Mei-mei Berssenbrugge and Charles Bernstein: Charles Alexander introduction

plus Oct. 10 videos for POG reading series in Tucson

Charles Alexander, introduction of POG reading, Oct. 10, 2020

Tonight we have the pleasure of premiering a video featuring the poets Mei-mei Berssenbrugge and Charles Bernstein.
     Both of these poets are no strangers to POG or Chax Press or Tucson. In fact, our relationships go back to the early 1980s, before POG began, and have continues to the present -- a relationship built of readings, conversations, books, and what I think of as community-building, which is really at the heart of what POG does, and what we poets in our various connective tissues help to put together with everything we do. These two poets are at the centers of POG's concern to help keep innovative poetry and poetics alive through our presentations to public audiences, and, now, to online public audiences. Both Berssenbrugge and Bernstein are veterans of a wave, a lifetime, invested in creating kinds of poetry that test the llimits of what our literature might include, and in doing so, they inspire what POG has always sought to accomplish.

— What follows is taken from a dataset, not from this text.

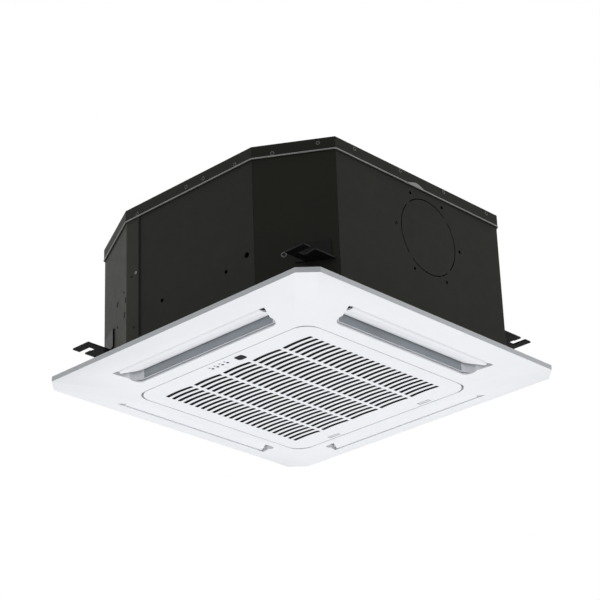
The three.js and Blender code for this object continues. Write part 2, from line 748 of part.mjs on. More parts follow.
function grilleHoles() {
  const holes = [];
  for (let row = 0; row < GRILLE_ROWS; row += 1) {
    for (let column = 0; column < GRILLE_COLUMNS; column += 1) {
      const x = ROW_SHIFT + (row - (GRILLE_ROWS - 1) / 2) * ROW_PITCH;
      const y = (column - (GRILLE_COLUMNS - 1) / 2) * COLUMN_PITCH;
      holes.push(grilleSlot().map((p) => point(p.x + x, p.y + y)));
    }
  }
  return holes;
}

function intakeGrille() {
  const outline = roundedSquare(GRILLE_HALF, GRILLE_RADIUS);
  const inner = roundedSquare(GRILLE_HALF - FLANGE_WALL, GRILLE_RADIUS - FLANGE_WALL);
  const above = GRILLE_THICK + CUT;
  let grille = prism(outline, 0, GRILLE_THICK, grilleHoles());
  grille = grille.add(prism(outline, GRILLE_THICK - FLANGE_ROOT, GRILLE_FLANGE, [inner]));
  grille = grille.add(alongY(HINGE_PIN_RADIUS, -HINGE_IN, HINGE_HEIGHT, HINGE_PIN_HALF_SPAN));
  [-LATCH_Y, LATCH_Y].forEach((y) => {
    const half = LATCH_LENGTH / 2;
    const notch = LATCH_LENGTH / 4 + GAP;
    const thumbIn = LATCH_X - THUMB_SLOT_IN;
    const thumbHole = block(thumbIn, LATCH_X + THUMB_SLOT_OUT, y - half, y + half, -CUT, above);
    const edge = GRILLE_HALF + CUT;
    const flangeTop = GRILLE_FLANGE + CUT;
    const tongueGap = block(LATCH_X, edge, y - notch, y + notch, above - GAP, flangeTop);
    grille = grille.subtract(thumbHole).subtract(tongueGap);
  });
  grille = grille.subtract(receiverBlock(GAP, -CUT));
  lightPlaces().forEach((y) => {
    grille = grille.subtract(upright(LIGHT_RADIUS + GAP, DISPLAY_X, y, -CUT, above));
  });
  grille = grille.subtract(upright(BUTTON_RADIUS + GAP, BUTTON_X, BUTTON_Y, -CUT, above));
  return meshOf('intake_grille', grille, WHITE_PLASTIC);
}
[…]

     Berssenbrugge, in her many books (Hiddenness, Empathy, Mizu, Hello the Roses, Endocrinology, and many more, including the recent A Treatise on Stars, finalist for the National Book Award at present) has sought to create a space for the mind, the breath, the perceptions, to intertwine in long lines which draw in and include the reader in a variety of observations and meditations based on the world in which we live and think, and the impacts of such life & thought. Long ago, Mei-mei told me that she had made two important commitments for and through her work -- to the sentence, and to beauty. She has also, in the course of her oeuvre, entirely interrogated those two notions, how they might work, what they might mean, how we might find beauty, and what we may have to say about it. We are fortunate witnesses to her imagination, which I find nothing less than visionary. In the company of such writers as William Blake and Hildegarde of Bingen, she expands us.

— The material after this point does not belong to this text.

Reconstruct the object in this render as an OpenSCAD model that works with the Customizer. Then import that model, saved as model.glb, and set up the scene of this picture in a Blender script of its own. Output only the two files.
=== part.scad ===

     Charles Bernstein functions as something like a dean of our innovative or avant-garde poetics, yet what a funny, inquisitive, and sometimes unsettling dean. He can hypnotize us with what seems like a comic routine that then turns to a socio-poetic point we can not fail to hear, and by which we cannot fail to be moved. He seems sometimes emotionally distanced from us, then might read an elegy in which the heart is before us, entirely open and unprotected. Charles has taught at SUNY-Buffalo and the University of Pennsylvania, and held endowed chair positions at both of these universities, in fact, while he was there, contributed strongly to those places being among the most key sites of the most exploratory American poetics of our time. In books like The Sophist, Content's Dream, Pitch of Poetry, Fool's Gold, and many more, he has contributed poems, essays, and artistic collaborations (often with his partner, the painter Susan Bee) which have not let us rest from our constant redefinitions not only of what poetry might be, but of who we might be. In 2019 he received the Bollingen Prize, the highest poetry prize in America. But like Berssenbrugge, who is a lifetime friend of Bernstein, it's not about prizes or nations. Both are internationally renowned, and both simply work, constantly, on behalf of our collective minds, practices, and societies.
     It is my sheer joy to introduce their videos tonight.